Farmers allowed to mortgage and trade control of family plots

A Chinese region confirmed it will experiment with a "market" in publicly owned rural land in what could become one of China's most radical reforms for 35 years.

The Anhui provincial government issued a document saying it would allow farmers to mortgage and transfer control of their state-owned plots in 20 rural districts.

It said rights to the plots could be transferred, sublet, mortgaged or turned into business shares - which could result in bigger, more efficient farms.

There is no private land ownership in China, with all urban land under state ownership and rural land under collective ownership overseen by village officials.

That will not change in Anhui, but farmers will be given more flexibility in how their allotted land is used.

"The goal is to activate a land market - to let the land flow," said rural development expert Tan Shuhao at Renmin University in Beijing.

"The rural land policy must change, because it is the root of the wealth disparity between urban and rural populations."

Following a key meeting to set economic policy for the coming decade, Communist Party leaders pledged last week to give rural residents greater property rights and to close the gap between rural and urban residents.

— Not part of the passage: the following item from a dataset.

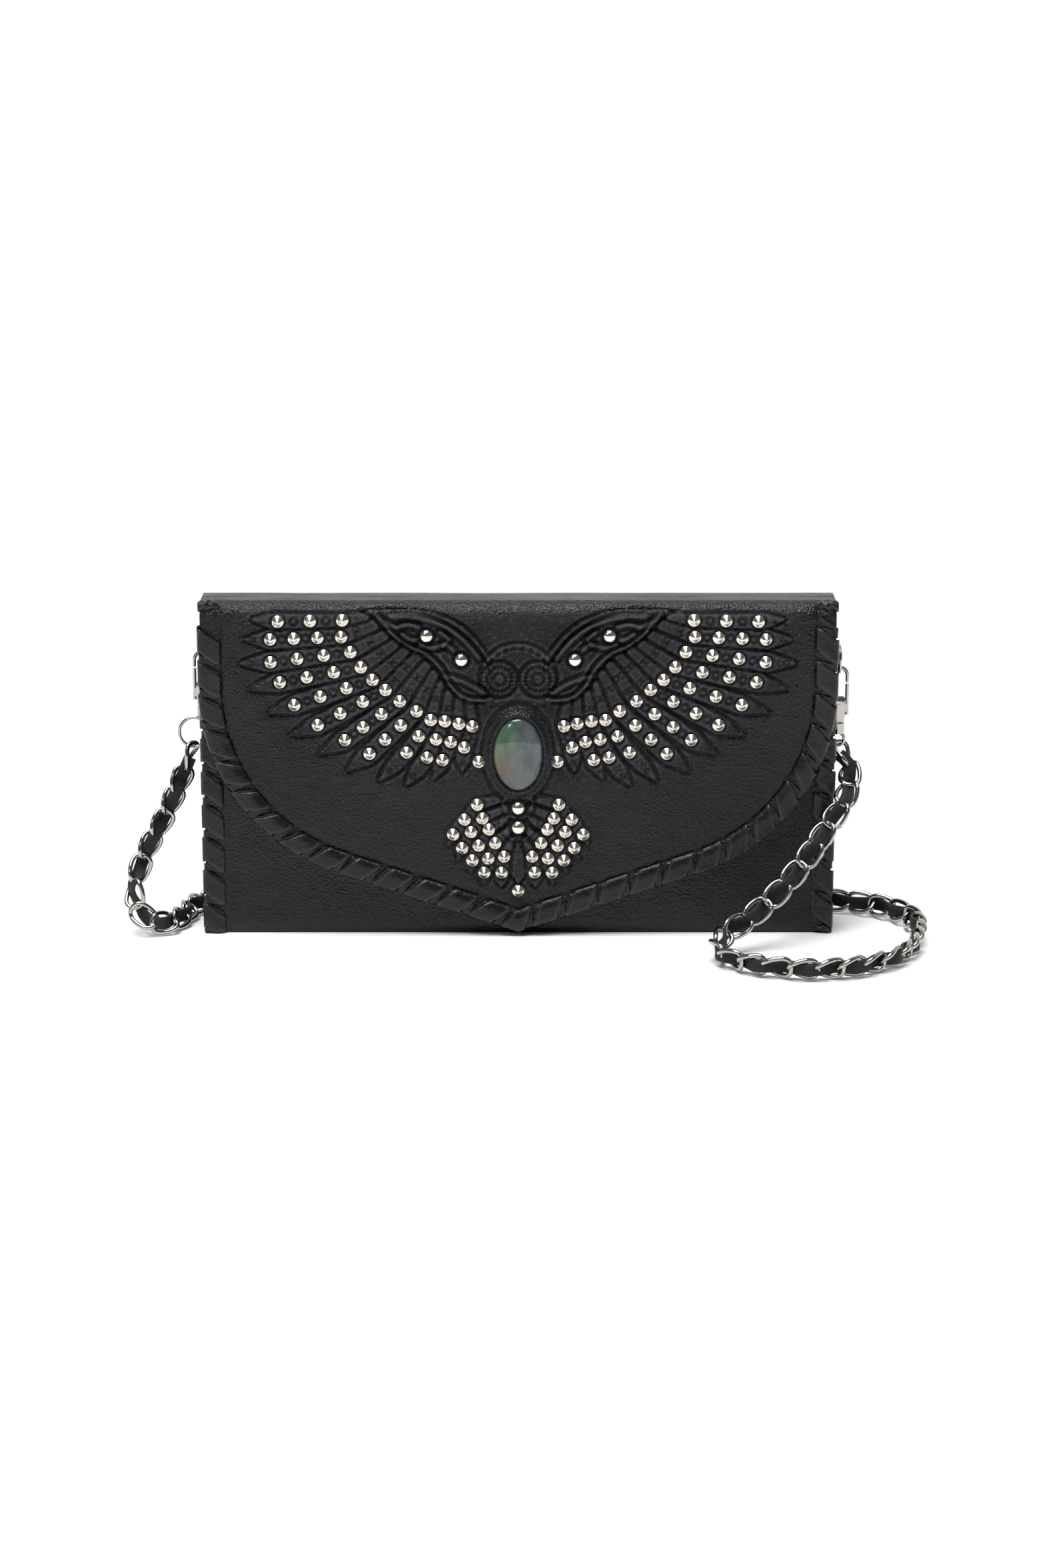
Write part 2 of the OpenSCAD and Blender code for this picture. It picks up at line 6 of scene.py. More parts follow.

The statements gave no details on how it would be done.

Policy changes in China often come as a result of small-scale experiments carried out by local officials acting on signals from national leaders.

Successful experiments - those that fulfil goals without sparking social instability - are adopted.

Anhui also spearheaded land reforms in the late 1970s. The provincial government said it wants to unlock the potential of rural land more effectively.

It wants to transform traditional small-plot, family farming into more productive agricultural businesses and see collectively owned non-agricultural land used for commerce, tourism or rural communities.

Anhui plans to survey its land to identify the current holder of rights over every plot by the end of 2015.